:: Task description ::
Copy out each line of the listing that has the word "JSON" in it.

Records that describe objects
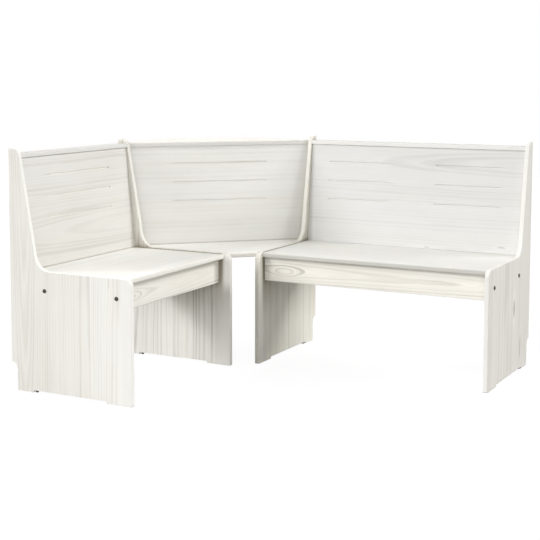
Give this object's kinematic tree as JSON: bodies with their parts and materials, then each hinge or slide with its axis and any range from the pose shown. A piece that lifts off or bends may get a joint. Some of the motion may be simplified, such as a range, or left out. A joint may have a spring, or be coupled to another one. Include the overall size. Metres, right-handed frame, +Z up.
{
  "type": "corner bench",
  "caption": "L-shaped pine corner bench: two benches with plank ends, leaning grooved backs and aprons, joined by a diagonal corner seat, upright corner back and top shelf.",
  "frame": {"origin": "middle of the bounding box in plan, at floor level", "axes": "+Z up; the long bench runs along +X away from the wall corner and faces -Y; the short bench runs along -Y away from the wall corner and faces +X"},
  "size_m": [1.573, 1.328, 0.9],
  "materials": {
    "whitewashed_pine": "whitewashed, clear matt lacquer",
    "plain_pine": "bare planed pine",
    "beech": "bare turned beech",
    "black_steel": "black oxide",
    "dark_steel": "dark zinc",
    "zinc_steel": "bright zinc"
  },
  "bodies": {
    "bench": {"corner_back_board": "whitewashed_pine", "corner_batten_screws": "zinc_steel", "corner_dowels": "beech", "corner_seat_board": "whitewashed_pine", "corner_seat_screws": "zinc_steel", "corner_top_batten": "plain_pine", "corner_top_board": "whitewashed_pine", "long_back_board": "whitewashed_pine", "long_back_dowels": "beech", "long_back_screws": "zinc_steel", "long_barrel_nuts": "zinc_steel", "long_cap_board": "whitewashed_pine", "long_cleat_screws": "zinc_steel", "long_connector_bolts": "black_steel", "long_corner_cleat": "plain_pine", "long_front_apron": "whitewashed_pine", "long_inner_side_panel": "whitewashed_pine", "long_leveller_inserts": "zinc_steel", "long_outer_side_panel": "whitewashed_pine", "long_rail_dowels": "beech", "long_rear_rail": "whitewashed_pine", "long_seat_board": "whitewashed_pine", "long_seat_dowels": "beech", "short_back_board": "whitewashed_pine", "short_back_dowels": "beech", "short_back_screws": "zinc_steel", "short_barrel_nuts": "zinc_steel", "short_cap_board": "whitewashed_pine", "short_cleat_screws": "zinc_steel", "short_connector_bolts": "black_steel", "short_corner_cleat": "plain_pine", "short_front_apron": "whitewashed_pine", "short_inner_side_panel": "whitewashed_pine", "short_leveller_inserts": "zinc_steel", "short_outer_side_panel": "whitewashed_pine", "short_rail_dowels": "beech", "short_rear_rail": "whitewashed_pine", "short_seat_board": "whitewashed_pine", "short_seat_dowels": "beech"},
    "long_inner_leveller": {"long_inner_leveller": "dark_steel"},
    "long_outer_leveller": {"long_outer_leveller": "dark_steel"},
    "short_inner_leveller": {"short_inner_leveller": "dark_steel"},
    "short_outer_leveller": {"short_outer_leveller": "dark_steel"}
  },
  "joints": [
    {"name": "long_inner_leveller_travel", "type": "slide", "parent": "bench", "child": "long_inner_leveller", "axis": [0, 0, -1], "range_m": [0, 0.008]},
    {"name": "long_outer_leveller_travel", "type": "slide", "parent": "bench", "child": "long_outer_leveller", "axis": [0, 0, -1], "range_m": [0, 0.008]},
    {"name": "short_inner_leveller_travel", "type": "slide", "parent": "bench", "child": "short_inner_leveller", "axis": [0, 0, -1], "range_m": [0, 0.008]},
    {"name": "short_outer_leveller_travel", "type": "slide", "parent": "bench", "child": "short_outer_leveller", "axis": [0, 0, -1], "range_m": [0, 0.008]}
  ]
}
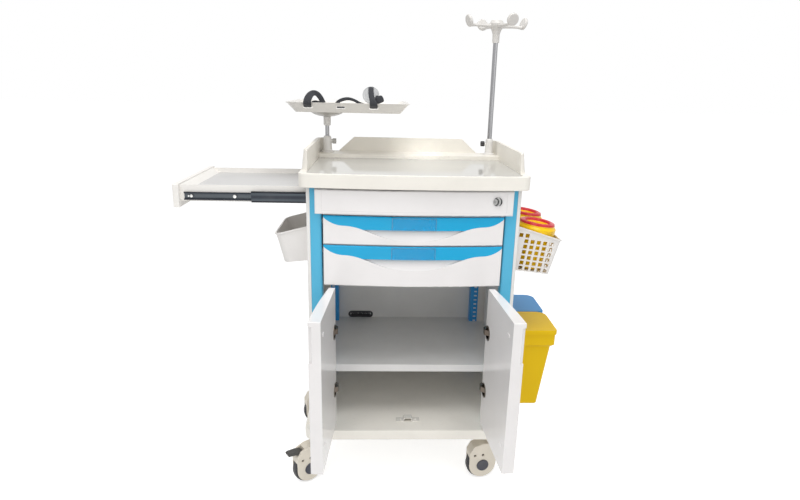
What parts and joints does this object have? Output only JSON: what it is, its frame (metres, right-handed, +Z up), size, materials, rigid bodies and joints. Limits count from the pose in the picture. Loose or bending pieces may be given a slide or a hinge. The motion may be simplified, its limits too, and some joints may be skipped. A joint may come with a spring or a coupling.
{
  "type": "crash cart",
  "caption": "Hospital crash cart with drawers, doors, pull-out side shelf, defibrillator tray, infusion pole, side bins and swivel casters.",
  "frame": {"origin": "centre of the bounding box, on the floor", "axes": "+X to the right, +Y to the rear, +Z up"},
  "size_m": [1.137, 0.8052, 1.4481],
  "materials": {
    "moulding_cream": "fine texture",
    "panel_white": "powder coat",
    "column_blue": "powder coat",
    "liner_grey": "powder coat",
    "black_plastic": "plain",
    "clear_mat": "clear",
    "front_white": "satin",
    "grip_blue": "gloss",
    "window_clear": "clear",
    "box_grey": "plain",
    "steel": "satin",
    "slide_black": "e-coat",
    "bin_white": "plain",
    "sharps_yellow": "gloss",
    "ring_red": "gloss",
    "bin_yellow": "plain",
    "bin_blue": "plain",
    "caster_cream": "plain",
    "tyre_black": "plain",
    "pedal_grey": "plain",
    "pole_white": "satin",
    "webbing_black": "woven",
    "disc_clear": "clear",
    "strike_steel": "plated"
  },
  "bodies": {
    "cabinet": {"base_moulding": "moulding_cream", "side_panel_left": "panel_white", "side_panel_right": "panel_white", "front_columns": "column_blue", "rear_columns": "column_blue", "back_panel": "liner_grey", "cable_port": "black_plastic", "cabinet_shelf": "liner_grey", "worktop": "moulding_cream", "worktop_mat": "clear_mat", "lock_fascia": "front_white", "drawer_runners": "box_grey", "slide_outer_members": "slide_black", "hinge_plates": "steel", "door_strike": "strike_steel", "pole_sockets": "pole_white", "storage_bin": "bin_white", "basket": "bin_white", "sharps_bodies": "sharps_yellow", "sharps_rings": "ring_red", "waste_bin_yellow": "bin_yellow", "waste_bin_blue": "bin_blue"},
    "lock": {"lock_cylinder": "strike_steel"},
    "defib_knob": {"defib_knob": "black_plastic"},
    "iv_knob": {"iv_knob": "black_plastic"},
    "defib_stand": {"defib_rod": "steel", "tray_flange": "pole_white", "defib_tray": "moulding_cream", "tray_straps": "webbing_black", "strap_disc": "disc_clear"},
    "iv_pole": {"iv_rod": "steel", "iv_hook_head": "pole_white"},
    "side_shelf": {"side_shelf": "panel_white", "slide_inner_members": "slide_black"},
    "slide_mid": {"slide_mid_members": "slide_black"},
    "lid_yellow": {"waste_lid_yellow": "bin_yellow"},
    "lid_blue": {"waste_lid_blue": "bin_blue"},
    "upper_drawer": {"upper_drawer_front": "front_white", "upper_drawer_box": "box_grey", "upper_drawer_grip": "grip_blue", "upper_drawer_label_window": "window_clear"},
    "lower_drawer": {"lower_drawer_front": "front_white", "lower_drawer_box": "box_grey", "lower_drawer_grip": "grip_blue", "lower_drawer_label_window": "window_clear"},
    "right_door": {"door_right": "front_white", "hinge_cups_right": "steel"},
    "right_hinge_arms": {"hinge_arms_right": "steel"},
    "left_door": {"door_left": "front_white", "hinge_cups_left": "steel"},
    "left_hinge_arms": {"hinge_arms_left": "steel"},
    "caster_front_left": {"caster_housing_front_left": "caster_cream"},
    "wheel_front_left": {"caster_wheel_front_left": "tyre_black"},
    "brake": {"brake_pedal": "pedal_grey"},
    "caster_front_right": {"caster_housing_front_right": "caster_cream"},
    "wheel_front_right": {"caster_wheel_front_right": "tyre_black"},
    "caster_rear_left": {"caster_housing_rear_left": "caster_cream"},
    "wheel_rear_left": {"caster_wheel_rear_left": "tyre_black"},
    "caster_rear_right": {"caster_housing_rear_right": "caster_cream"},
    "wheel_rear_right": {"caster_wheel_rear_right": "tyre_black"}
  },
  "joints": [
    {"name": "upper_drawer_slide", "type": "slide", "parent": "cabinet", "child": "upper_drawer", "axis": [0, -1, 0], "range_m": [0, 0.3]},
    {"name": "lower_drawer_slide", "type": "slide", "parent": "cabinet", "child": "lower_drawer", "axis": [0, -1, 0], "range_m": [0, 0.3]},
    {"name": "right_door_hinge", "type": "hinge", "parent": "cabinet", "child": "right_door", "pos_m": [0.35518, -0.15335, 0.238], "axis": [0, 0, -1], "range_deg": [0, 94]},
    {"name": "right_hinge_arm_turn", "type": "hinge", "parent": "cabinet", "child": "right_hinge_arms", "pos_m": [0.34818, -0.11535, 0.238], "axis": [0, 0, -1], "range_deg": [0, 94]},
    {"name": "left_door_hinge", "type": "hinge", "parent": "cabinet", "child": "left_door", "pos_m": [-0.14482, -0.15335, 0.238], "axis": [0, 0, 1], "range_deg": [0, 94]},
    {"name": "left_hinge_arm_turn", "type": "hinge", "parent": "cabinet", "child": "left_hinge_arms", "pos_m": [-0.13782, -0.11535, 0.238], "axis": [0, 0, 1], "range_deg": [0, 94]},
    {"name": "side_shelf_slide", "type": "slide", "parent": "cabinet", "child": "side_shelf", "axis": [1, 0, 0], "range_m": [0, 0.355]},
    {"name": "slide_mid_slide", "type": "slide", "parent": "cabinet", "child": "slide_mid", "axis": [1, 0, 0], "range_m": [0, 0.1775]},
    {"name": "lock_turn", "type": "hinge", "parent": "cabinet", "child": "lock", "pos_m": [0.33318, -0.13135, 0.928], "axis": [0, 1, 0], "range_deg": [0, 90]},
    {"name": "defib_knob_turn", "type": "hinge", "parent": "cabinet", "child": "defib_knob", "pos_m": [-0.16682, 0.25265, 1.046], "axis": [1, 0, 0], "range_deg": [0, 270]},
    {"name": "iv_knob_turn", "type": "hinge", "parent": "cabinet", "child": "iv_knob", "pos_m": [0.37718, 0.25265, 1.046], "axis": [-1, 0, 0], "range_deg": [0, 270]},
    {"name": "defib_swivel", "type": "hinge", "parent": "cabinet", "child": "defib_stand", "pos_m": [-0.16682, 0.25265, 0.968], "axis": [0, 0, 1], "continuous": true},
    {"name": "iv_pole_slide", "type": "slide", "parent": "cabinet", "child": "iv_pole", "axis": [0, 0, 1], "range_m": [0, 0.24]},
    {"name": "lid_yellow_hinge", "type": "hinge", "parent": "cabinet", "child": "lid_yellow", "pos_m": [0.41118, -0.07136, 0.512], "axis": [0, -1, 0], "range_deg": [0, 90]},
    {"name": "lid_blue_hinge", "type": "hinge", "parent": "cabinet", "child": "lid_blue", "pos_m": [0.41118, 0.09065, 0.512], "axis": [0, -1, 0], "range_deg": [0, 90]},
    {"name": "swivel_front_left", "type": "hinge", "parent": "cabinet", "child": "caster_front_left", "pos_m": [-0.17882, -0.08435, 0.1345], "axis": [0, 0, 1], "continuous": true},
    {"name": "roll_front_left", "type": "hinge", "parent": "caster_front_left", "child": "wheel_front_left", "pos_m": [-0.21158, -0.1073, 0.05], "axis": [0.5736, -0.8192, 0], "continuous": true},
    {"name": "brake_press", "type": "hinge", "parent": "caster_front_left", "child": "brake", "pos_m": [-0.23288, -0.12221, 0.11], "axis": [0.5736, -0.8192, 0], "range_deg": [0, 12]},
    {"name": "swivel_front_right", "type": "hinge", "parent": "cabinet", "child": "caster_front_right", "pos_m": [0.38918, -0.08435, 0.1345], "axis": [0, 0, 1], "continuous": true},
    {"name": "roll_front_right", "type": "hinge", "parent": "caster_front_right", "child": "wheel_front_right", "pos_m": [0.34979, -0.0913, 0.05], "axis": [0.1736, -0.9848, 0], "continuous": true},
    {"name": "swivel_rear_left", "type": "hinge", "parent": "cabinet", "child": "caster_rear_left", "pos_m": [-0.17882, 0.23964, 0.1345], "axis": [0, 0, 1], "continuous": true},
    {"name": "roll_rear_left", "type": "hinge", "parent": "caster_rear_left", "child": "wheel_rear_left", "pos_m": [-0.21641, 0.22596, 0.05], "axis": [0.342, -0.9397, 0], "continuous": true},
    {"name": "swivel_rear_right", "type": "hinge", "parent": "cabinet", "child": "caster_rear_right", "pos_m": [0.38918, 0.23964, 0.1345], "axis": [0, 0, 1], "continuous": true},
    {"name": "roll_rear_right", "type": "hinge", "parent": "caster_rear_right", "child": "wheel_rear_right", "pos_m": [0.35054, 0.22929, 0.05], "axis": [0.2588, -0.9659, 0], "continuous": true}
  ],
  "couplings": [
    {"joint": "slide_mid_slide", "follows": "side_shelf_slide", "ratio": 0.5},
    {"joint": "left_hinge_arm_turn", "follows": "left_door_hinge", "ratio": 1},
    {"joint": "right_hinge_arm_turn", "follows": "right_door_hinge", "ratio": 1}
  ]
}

:: Result ::
Give this object's kinematic tree as JSON: bodies with their parts and materials, then each hinge or slide with its axis and any range from the pose shown. A piece that lifts off or bends may get a joint. Some of the motion may be simplified, such as a range, or left out. A joint may have a spring, or be coupled to another one. Include the overall size. Metres, right-handed frame, +Z up.
What parts and joints does this object have? Output only JSON: what it is, its frame (metres, right-handed, +Z up), size, materials, rigid bodies and joints. Limits count from the pose in the picture. Loose or bending pieces may be given a slide or a hinge. The motion may be simplified, its limits too, and some joints may be skipped. A joint may come with a spring or a coupling.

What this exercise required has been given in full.